Provided material:
::::

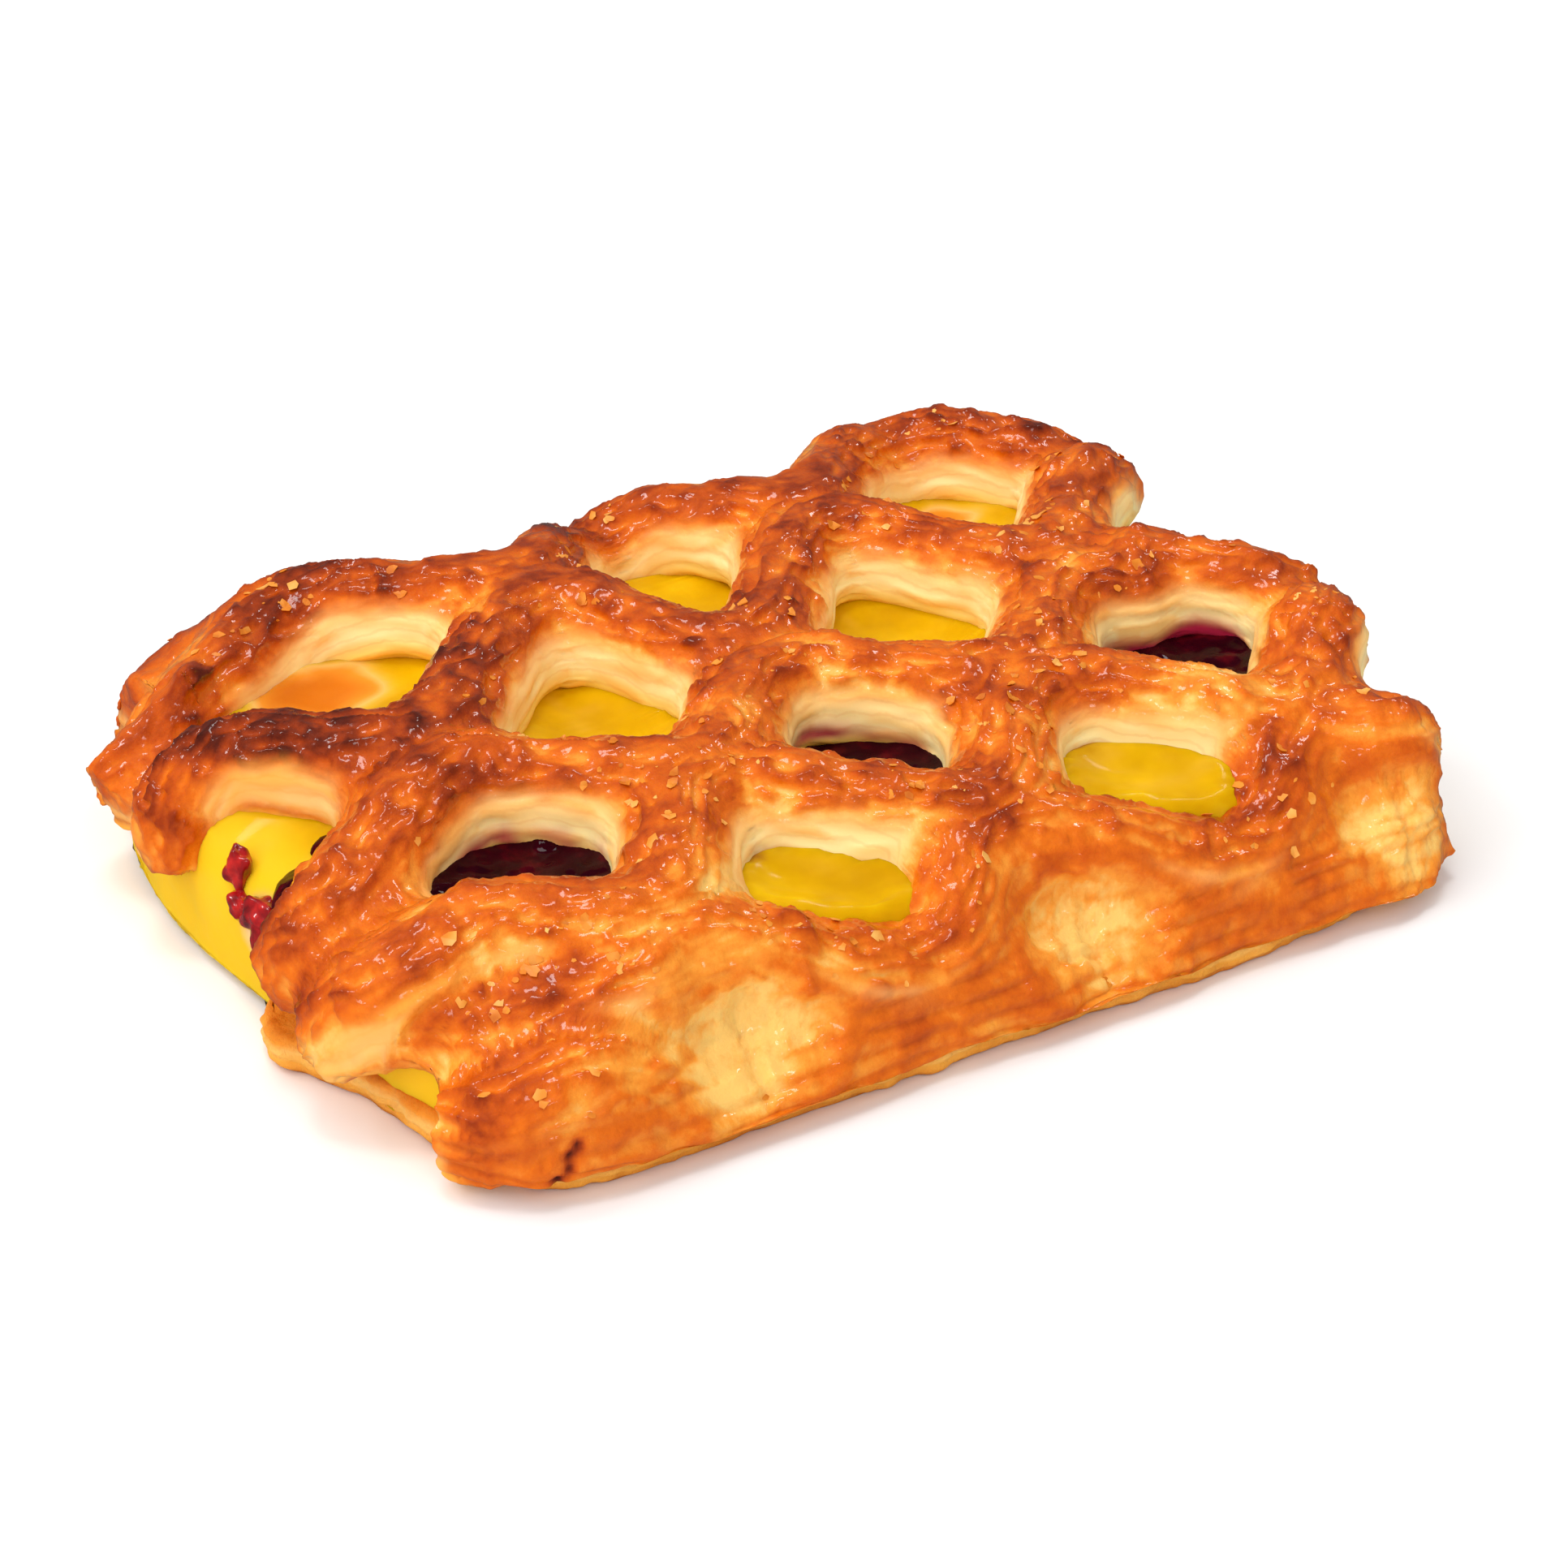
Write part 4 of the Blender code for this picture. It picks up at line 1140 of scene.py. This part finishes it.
# %% Crust colour
MASKS = ("brown", "crust", "stain", "layer", "fibre", "scorch")
crust_dough, tree, surface = new_material(
    "egg_washed_layered_dough", Coat_Roughness=0.12, Coat_IOR=1.5, Specular_IOR_Level=0.10,
    Subsurface_Weight=0.15, Subsurface_Scale=2 * MM, Subsurface_Radius=(1.0, 0.5, 0.2))
where = add(tree, "NewGeometry").outputs["Position"]
mask = {name: add(tree, "Attribute", {"attribute_name": name}).outputs["Fac"] for name in MASKS}
mottle = add(tree, "TexNoise", {"Scale": grains(2.381), "Detail": 5.0, "Roughness": 0.6},
             Vector=where)
specks = add(tree, "TexNoise", {"Scale": grains(0.6667), "Detail": 3.0, "Roughness": 0.7},
             Vector=where)
mottled = add(tree, "Math", {"operation": "MULTIPLY_ADD", "in1": 0.28, "in2": -0.14},
              in0=mottle.outputs["Fac"])
toast = add(tree, "Math", {"operation": "ADD"}, in0=mottled.outputs[0], in1=mask["brown"])
fleck = add(tree, "Math", {"operation": "MULTIPLY_ADD", "in1": 0.10, "in2": -0.05},
            in0=specks.outputs["Fac"])
toast = add(tree, "Math", {"operation": "ADD"}, in0=toast.outputs[0], in1=fleck.outputs[0])
crust_colour = add(tree, "ValToRGB", {"stops": (
    (0.00, "#ffca6c"), (0.14, "#f79c34"), (0.30, "#e26e0e"), (0.46, "#c65206"),
    (0.62, "#983404"), (0.80, "#5a1804"), (1.00, "#220805"))}, Fac=toast.outputs[0])
print(crust_dough.name, "reads the masks", ", ".join(mask))

# %% [markdown]
# The cut walls show bread: cream with a yellow foot where the custard soaked in, and golden under
# the crust. Thin darker lines mark the butter layers, about 1.5 mm apart and bent by noise, and
# torn fibres are tinted. Over that come the toasted ends and the raspberry stain.

# %% Wall colour
LINE_SPACING = 1.496  # mm
layer_noise = add(tree, "TexNoise", {"Scale": grains(9.091), "Detail": 4.0, "Roughness": 0.6},
                  Vector=where)
layer_wave = add(tree, "Math", {"operation": "MULTIPLY_ADD", "in1": 4.0},
                 in0=layer_noise.outputs["Fac"], in2=mask["layer"])
layer_turn = add(tree, "Math", {"operation": "MULTIPLY", "in1": 2 * math.pi / LINE_SPACING},
                 in0=layer_wave.outputs[0])
layer_line = add(tree, "Math", {"operation": "SINE"}, in0=layer_turn.outputs[0])
wall_level = add(tree, "MapRange", {"From Min": -5.5, "From Max": 3.5}, Value=mask["layer"])
colour = add(tree, "ValToRGB", {"stops": (
    (0.00, "#fbc42c"), (0.22, "#ffdc62"), (0.50, "#ffecaa"), (0.80, "#ffd488"),
    (1.00, "#f49c40"))}, Fac=wall_level.outputs[0]).outputs[0]
dark_line = add(tree, "MapRange", {"From Min": 0.55, "From Max": 1.0, "To Max": 0.16},
                Value=layer_line.outputs[0]).outputs[0]
fibre_tint = add(tree, "MapRange", {"From Min": -0.1, "From Max": 0.7, "To Max": 0.55},
                 Value=mask["fibre"]).outputs[0]
for blend, share, tint in (("MULTIPLY", dark_line, "#dc9c50"), ("MULTIPLY", fibre_tint, "#f6c87c"),
                           ("MIX", mask["scorch"], "#f2982a"), ("MIX", mask["stain"], "#b02446")):
    colour = add(tree, "Mix", {"data_type": "RGBA", "blend_type": blend, "in7": linear(tint)},
                 in0=share, in6=colour).outputs[2]
body = add(tree, "Mix", {"data_type": "RGBA"}, in0=mask["crust"], in6=colour,
           in7=crust_colour.outputs[0])
tree.links.new(body.outputs[2], surface["Base Color"])
print("walls and crust take", len(tree.nodes), "nodes")

# %% [markdown]
# Crust has the coat and an open grain of pores; the walls are nearly bare, with a finer grain.
# The coat's own waves are wider than the pores, because the wash flowed before it dried.

# %% Gloss and grain of the crust
gloss = add(tree, "MapRange", {"To Min": 0.50, "To Max": 0.42}, Value=mask["crust"])
tree.links.new(gloss.outputs[0], surface["Roughness"])
coat = add(tree, "MapRange", {"To Min": 0.15, "To Max": 0.85}, Value=mask["crust"])
tree.links.new(coat.outputs[0], surface["Coat Weight"])
pores = add(tree, "TexNoise", {"Scale": grains(1.4286), "Detail": 5.0, "Roughness": 0.62},
            Vector=where)
grain = add(tree, "Bump", {"Strength": 0.5, "Distance": 0.6 * MM}, Height=pores.outputs["Fac"])
leaf = add(tree, "Bump", {"Strength": 0.2, "Distance": 0.2 * MM}, Height=pores.outputs["Fac"])
pick = add(tree, "Mix", {"data_type": "VECTOR"}, in0=mask["crust"], in4=leaf.outputs[0],
           in5=grain.outputs[0])
tree.links.new(pick.outputs[1], surface["Normal"])
waves = add(tree, "TexNoise", {"Scale": grains(2.941), "Detail": 2.0, "Roughness": 0.5},
            Vector=where)
film = add(tree, "Bump", {"Strength": 0.7, "Distance": 0.7 * MM}, Height=waves.outputs["Fac"])
tree.links.new(film.outputs[0], surface["Coat Normal"])
lattice.data.materials.append(crust_dough)
print(crust_dough.name, "has", len(tree.nodes), "nodes")

# %% [markdown]
# The base is the same dough without the wash: matt, golden, browner along the tray.

# %% Base dough
base_dough, tree, surface = new_material(
    "unwashed_layered_dough", Roughness=0.55, Specular_IOR_Level=0.15,
    Subsurface_Weight=0.08, Subsurface_Scale=2 * MM)
where = add(tree, "NewGeometry").outputs["Position"]
layer = add(tree, "Attribute", {"attribute_name": "layer"}).outputs["Fac"]
mottle = add(tree, "TexNoise", {"Scale": grains(5.5556), "Detail": 5.0, "Roughness": 0.6},
             Vector=where)
level = add(tree, "Math", {"operation": "MULTIPLY_ADD", "in1": 2.2}, in0=mottle.outputs["Fac"],
            in2=layer)
share = add(tree, "MapRange", {"From Min": 0.3, "From Max": 5.6}, Value=level.outputs[0])
side_colour = add(tree, "ValToRGB", {"stops": (
    (0.00, "#8a3a08"), (0.14, "#d87a1c"), (0.40, "#f2a840"), (0.62, "#f6bc62"),
    (0.80, "#ea9430"), (1.00, "#cc6a12"))}, Fac=share.outputs[0])
tree.links.new(side_colour.outputs[0], surface["Base Color"])
pores = add(tree, "TexNoise", {"Scale": grains(1.6667), "Detail": 4.0, "Roughness": 0.65},
            Vector=where)
grain = add(tree, "Bump", {"Strength": 0.8, "Distance": 0.7 * MM}, Height=pores.outputs["Fac"])
tree.links.new(grain.outputs[0], surface["Normal"])
base.data.materials.append(base_dough)
print(base_dough.name, "has", len(tree.nodes), "nodes")

# %% [markdown]
# Custard is egg, milk and sugar that has set: light goes well into it and comes out warmer, and
# its skin is smooth and moist. Where it bulged up into a hole it caught the heat and browned.

# %% Custard
custard_body, tree, surface = new_material(
    "set_egg_custard", Roughness=0.35, Specular_IOR_Level=0.05,
    Coat_Weight=0.25, Coat_Roughness=0.10, Coat_IOR=1.33,
    Subsurface_Weight=0.45, Subsurface_Scale=3 * MM, Subsurface_Radius=(1.0, 0.7, 0.15))
where = add(tree, "NewGeometry").outputs["Position"]
mask = {name: add(tree, "Attribute", {"attribute_name": name}).outputs["Fac"]
        for name in ("patch", "blush", "thin_end", "rose")}
cloud = add(tree, "TexNoise", {"Scale": grains(6.6667), "Detail": 3.0}, Vector=where)
yellow = add(tree, "ValToRGB", {"stops": (
    (0.30, "#c89400"), (0.55, "#d6a400"), (0.80, "#e6b608"))}, Fac=cloud.outputs["Fac"])
lit = add(tree, "Mix", {"data_type": "RGBA", "in7": linear("#ecbc1c")}, in0=mask["thin_end"],
          in6=yellow.outputs[0])
browned = add(tree, "ValToRGB", {"stops": (
    (0.0, "#efbc30"), (0.35, "#f2b860"), (0.60, "#ea9028"), (1.0, "#d47010"))}, Fac=mask["patch"])
spread = add(tree, "MapRange", {"From Max": 0.35}, Value=mask["patch"])
toasted = add(tree, "Mix", {"data_type": "RGBA"}, in0=spread.outputs[0], in6=lit.outputs[2],
              in7=browned.outputs[0])
pinked = add(tree, "Mix", {"data_type": "RGBA", "in7": linear("#8e1a2c")}, in0=mask["blush"],
             in6=toasted.outputs[2])
rosy = add(tree, "Mix", {"data_type": "RGBA", "in7": linear("#f2c898")}, in0=mask["rose"],
           in6=pinked.outputs[2])
tree.links.new(rosy.outputs[2], surface["Base Color"])
skin = add(tree, "TexNoise", {"Scale": grains(2), "Detail": 3.0}, Vector=where)
dents = add(tree, "Bump", {"Strength": 0.18, "Distance": 0.3 * MM}, Height=skin.outputs["Fac"])
tree.links.new(dents.outputs[0], surface["Normal"])
custard.data.materials.append(custard_body)
print(custard_body.name, "has", len(tree.nodes), "nodes")

# %% [markdown]
# Raspberry pulp is nearly black where it is thick and bright red where light gets through its
# thin rims. A wet, clear skin gives it small sharp highlights. A loose flake is one leaf of dough,
# dried right through: pale gold, browner in places, with a satin sheen. The three are alike in
# one thing: a noise picks their colour from a ramp. So one loop makes them.

# %% Raspberry, torn raspberry and flakes
SIMPLE_FINISHES = (
    (raspberry, "cooked_raspberry_pulp", 3.0303, 3.0,
     ((0.30, "#1e0108"), (0.55, "#2e020c"), (0.80, "#560610")),
     {"Roughness": 0.30, "Specular_IOR_Level": 0.0, "Coat_Weight": 0.35, "Coat_Roughness": 0.04,
      "Coat_IOR": 1.35, "Subsurface_Weight": 0.08, "Subsurface_Scale": 1.2 * MM,
      "Subsurface_Radius": (1.0, 0.12, 0.12)}),
    (torn_fruit, "thin_torn_raspberry", 1.6667, 3.0,
     ((0.30, "#5c0408"), (0.50, "#9c0a10"), (0.75, "#d42018")),
     {"Roughness": 0.25, "Coat_Weight": 0.9, "Coat_Roughness": 0.05, "Subsurface_Weight": 0.2,
      "Subsurface_Scale": 0.8 * MM, "Subsurface_Radius": (1.0, 0.15, 0.12)}),
    (flakes, "dried_dough_flake", 3.8462, 2.0,
     ((0.30, "#c8640f"), (0.50, "#ea8a28"), (0.72, "#f8b860")),
     {"Roughness": 0.38, "Specular_IOR_Level": 0.4, "Subsurface_Weight": 0.1,
      "Subsurface_Scale": 1 * MM}),
)
for piece, name, size, detail, stops, values in SIMPLE_FINISHES:
    finish, tree, surface = new_material(name, **values)
    where = add(tree, "NewGeometry").outputs["Position"]
    tint = add(tree, "TexNoise", {"Scale": grains(size), "Detail": detail}, Vector=where)
    colour = add(tree, "ValToRGB", {"stops": stops}, Fac=tint.outputs["Fac"])
    tree.links.new(colour.outputs[0], surface["Base Color"])
    piece.data.materials.append(finish)
    print(piece.name, "is made of", name)

# %% [markdown]
# ## Handing the pieces over
#
# Each piece rides on the model's one body, replaces the solid that it stands for, and names the
# material slot that it takes its finish from.

# %% Ride, replace and finish
for piece, node, material_slot in ((lattice, "lattice", "lattice_crust"),
                                   (base, "base", "base_crust"),
                                   (custard, "custard", "custard_filling"),
                                   (raspberry, "raspberry", "raspberry_filling")):
    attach(piece, "root")
    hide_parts(node)
for piece, material_slot in ((flakes, "lattice_crust"), (torn_fruit, "raspberry_filling")):
    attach(piece, "root")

::::

Exercise brief:
Your output must be the lines of the material above, from the first through the line that contains "# torn fibres", copied exactly. Include both endpoints and nothing else.

Solved exercise:
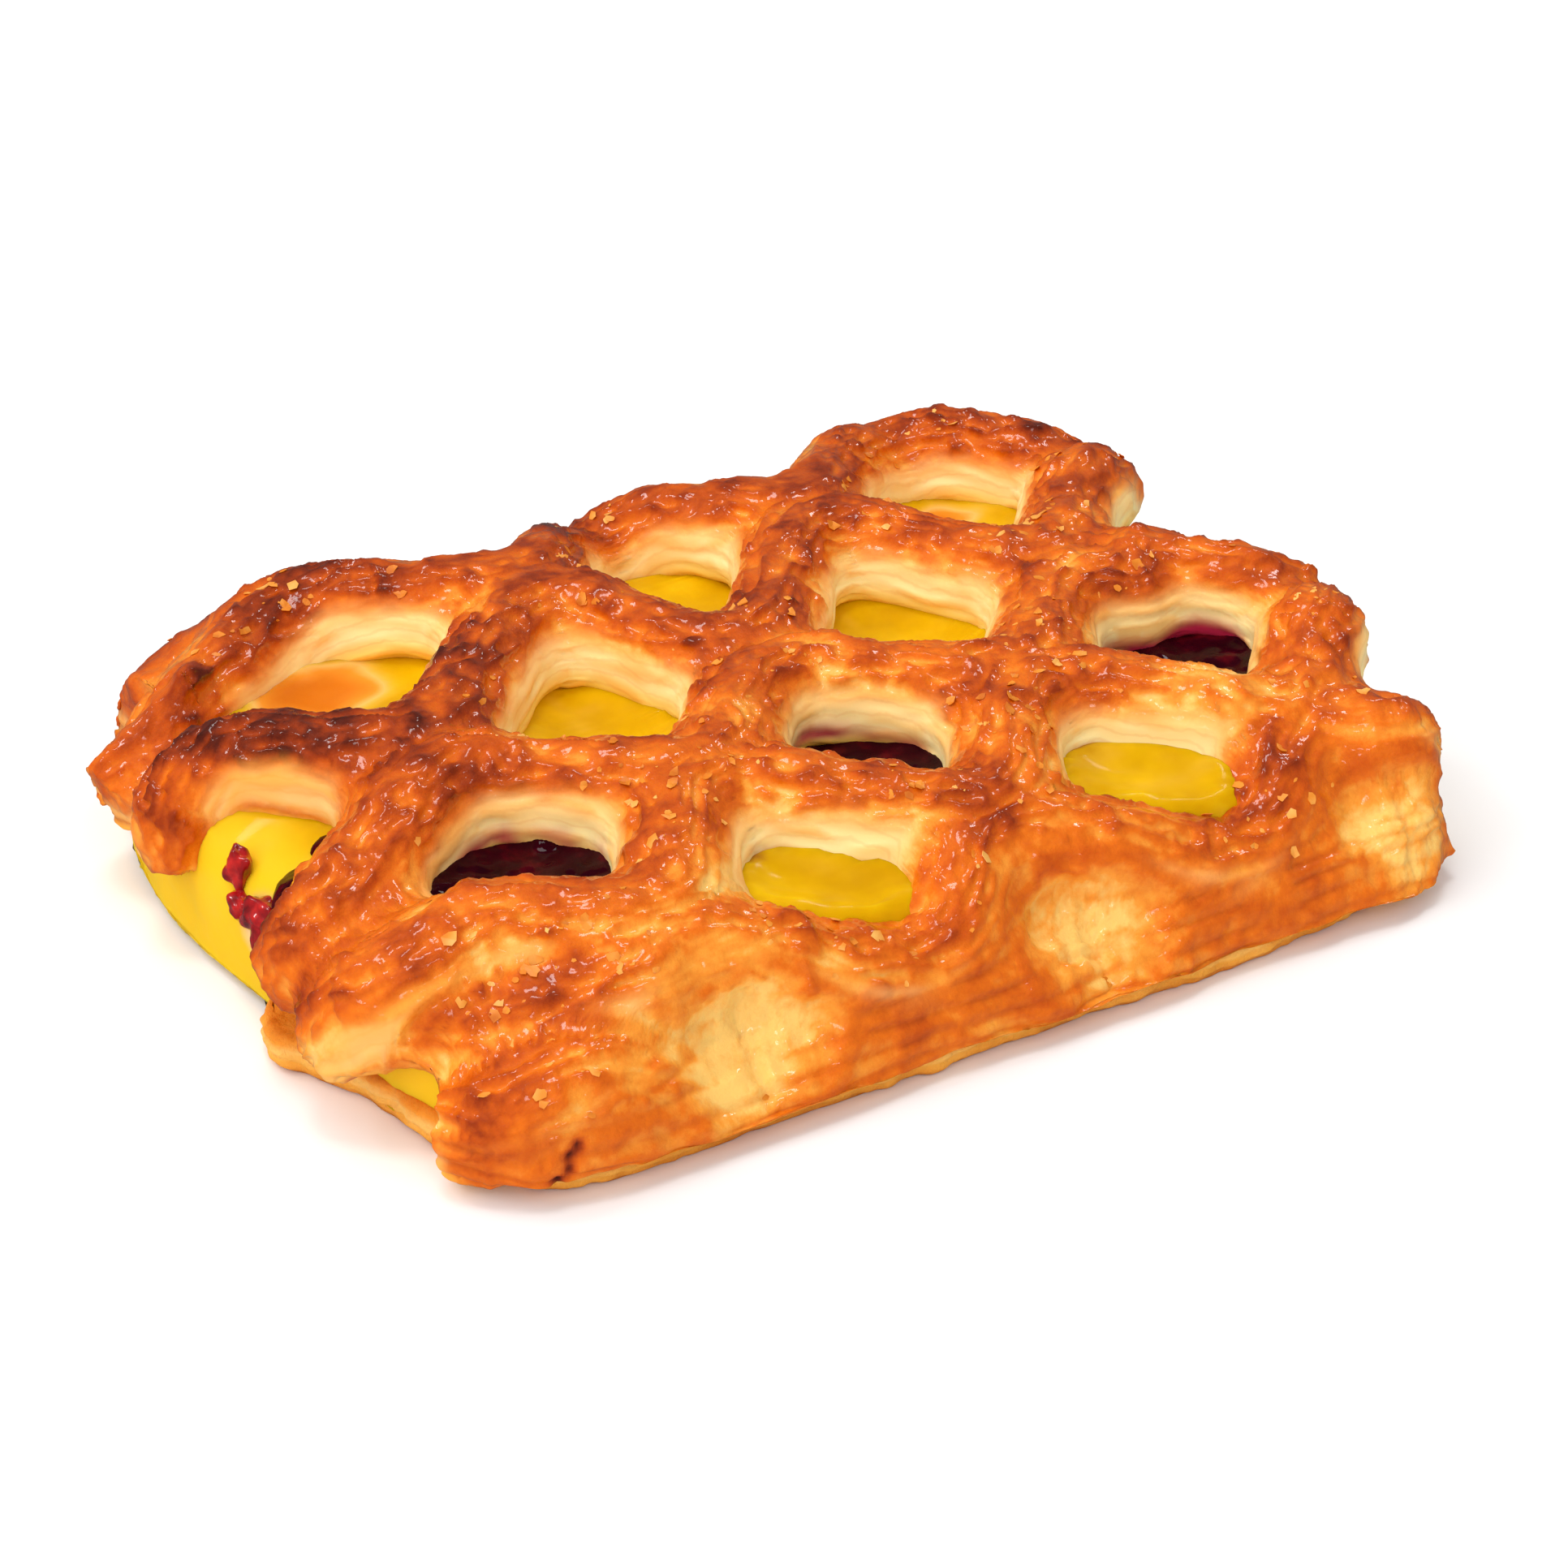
Write part 4 of the Blender code for this picture. It picks up at line 1140 of scene.py. This part finishes it.
# %% Crust colour
MASKS = ("brown", "crust", "stain", "layer", "fibre", "scorch")
crust_dough, tree, surface = new_material(
    "egg_washed_layered_dough", Coat_Roughness=0.12, Coat_IOR=1.5, Specular_IOR_Level=0.10,
    Subsurface_Weight=0.15, Subsurface_Scale=2 * MM, Subsurface_Radius=(1.0, 0.5, 0.2))
where = add(tree, "NewGeometry").outputs["Position"]
mask = {name: add(tree, "Attribute", {"attribute_name": name}).outputs["Fac"] for name in MASKS}
mottle = add(tree, "TexNoise", {"Scale": grains(2.381), "Detail": 5.0, "Roughness": 0.6},
             Vector=where)
specks = add(tree, "TexNoise", {"Scale": grains(0.6667), "Detail": 3.0, "Roughness": 0.7},
             Vector=where)
mottled = add(tree, "Math", {"operation": "MULTIPLY_ADD", "in1": 0.28, "in2": -0.14},
              in0=mottle.outputs["Fac"])
toast = add(tree, "Math", {"operation": "ADD"}, in0=mottled.outputs[0], in1=mask["brown"])
fleck = add(tree, "Math", {"operation": "MULTIPLY_ADD", "in1": 0.10, "in2": -0.05},
            in0=specks.outputs["Fac"])
toast = add(tree, "Math", {"operation": "ADD"}, in0=toast.outputs[0], in1=fleck.outputs[0])
crust_colour = add(tree, "ValToRGB", {"stops": (
    (0.00, "#ffca6c"), (0.14, "#f79c34"), (0.30, "#e26e0e"), (0.46, "#c65206"),
    (0.62, "#983404"), (0.80, "#5a1804"), (1.00, "#220805"))}, Fac=toast.outputs[0])
print(crust_dough.name, "reads the masks", ", ".join(mask))

# %% [markdown]
# The cut walls show bread: cream with a yellow foot where the custard soaked in, and golden under
# the crust. Thin darker lines mark the butter layers, about 1.5 mm apart and bent by noise, and
# torn fibres are tinted. Over that come the toasted ends and the raspberry stain.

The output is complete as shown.